##### Given information
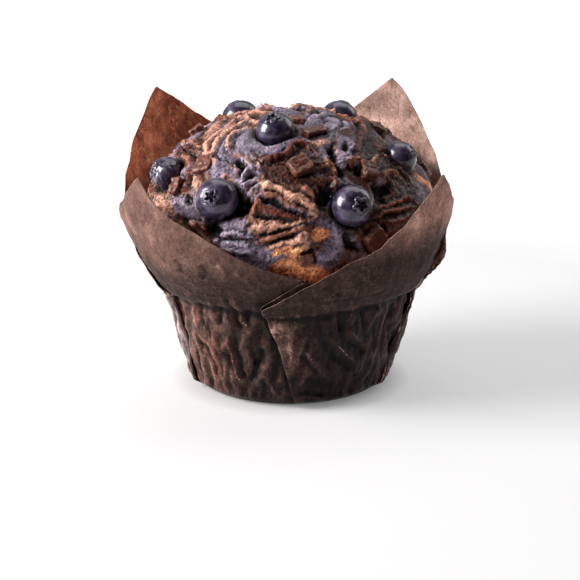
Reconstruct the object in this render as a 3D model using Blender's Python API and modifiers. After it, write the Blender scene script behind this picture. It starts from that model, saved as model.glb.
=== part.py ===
"""Blueberry and chocolate muffin in a pressed paper tulip case.

Frame: metres, +Z up, origin at the centre of the flat base that it stands on,
front towards -Y. Azimuth runs from the front (0) towards +X (90).

The pieces are the paper case (one square sheet pressed into a cup, its four
corners standing up as leaves), the muffin baked in it, the berries sunk in its
crown and the chocolate chunks. Each is one closed solid.
"""

import math

import bmesh
import bpy
from mathutils import Matrix, Vector, noise

MM = 0.001

# ---- driving dimensions, millimetres and degrees -------------------------------------
PAPER = 0.5  # wall of the case solid
GAP = 0.35  # clearance between neighbouring solids
BASE_R = 25.6  # flat foot
WALL_R = 28.1  # cup wall at the floor, before the foot is rounded
WALL_SLOPE = 0.262  # growth of radius per millimetre of height
RIM_Z = 30.0  # where the baking tin ended and the paper flares
CROWN_C = 40.0  # height of the point from which crown directions are counted
TOP_Z = 79.0
COLUMNS = 54
PETAL_ROWS = 5  # rows of facets in the leaves
FOLD_STEP = 0.8  # height of a pleat's edge
FOLD_RUN = 24.0  # degrees over which a pleat lies down again

# radius of the flared sheet against height, for a leaf that leans out, a side that
# stays close, and the two back leaves
LEAN = [(30, 35.9), (31.2, 38.6), (33, 41), (36, 43), (39.5, 45.2), (44, 47.2), (48.5, 48.8), (52, 49.7), (58, 50.7), (67, 52.9), (86, 56)]
CLOSE = [(30, 35.9), (33, 38.2), (36, 40.5), (38.5, 41.9), (43.5, 43.8), (48.3, 45.4), (54, 46.3), (60, 46.5), (86, 47)]
SIDE = [(30, 35.9), (33, 38.3), (36, 40.4), (40, 42.9), (44, 45.0), (48.5, 47.3), (52, 49.0), (58, 50.7), (67, 52.9), (86, 56)]
BACK_LEFT = [(30, 35.9), (33, 38.6), (36, 41), (40, 43.3), (45, 45.2), (52, 47), (57.5, 48.3), (66, 50.2), (82, 52.7), (86, 53.4)]
BACK_RIGHT = [(30, 35.9), (33, 38.2), (36, 40.5), (40, 42.6), (45, 44.2), (52, 45), (60, 45.5), (86, 45.1)]
FLARES = [(-180, BACK_RIGHT), (-129, BACK_LEFT), (-92, SIDE), (-50, LEAN), (2, CLOSE), (50, LEAN), (88, CLOSE), (136, BACK_RIGHT), (180, BACK_RIGHT)]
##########
• What the task asks:
Beginning at the top of the data, please return every line until and including the line containing "front towards -Y.", copied exactly, and nothing past it.

• Answer for the task:
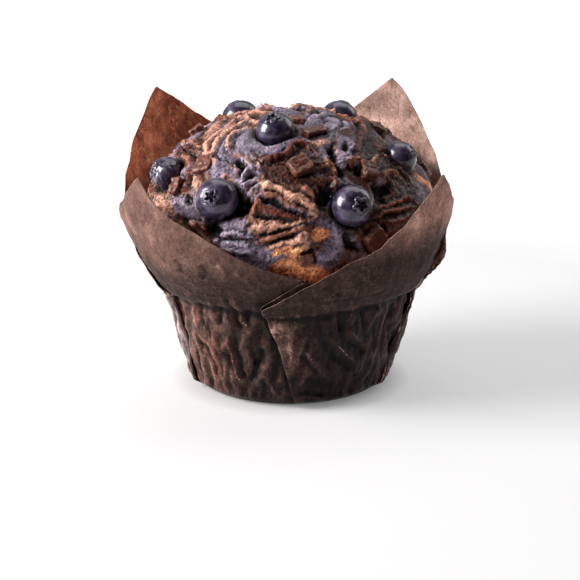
Reconstruct the object in this render as a 3D model using Blender's Python API and modifiers. After it, write the Blender scene script behind this picture. It starts from that model, saved as model.glb.
=== part.py ===
"""Blueberry and chocolate muffin in a pressed paper tulip case.

Frame: metres, +Z up, origin at the centre of the flat base that it stands on,
front towards -Y. Azimuth runs from the front (0) towards +X (90).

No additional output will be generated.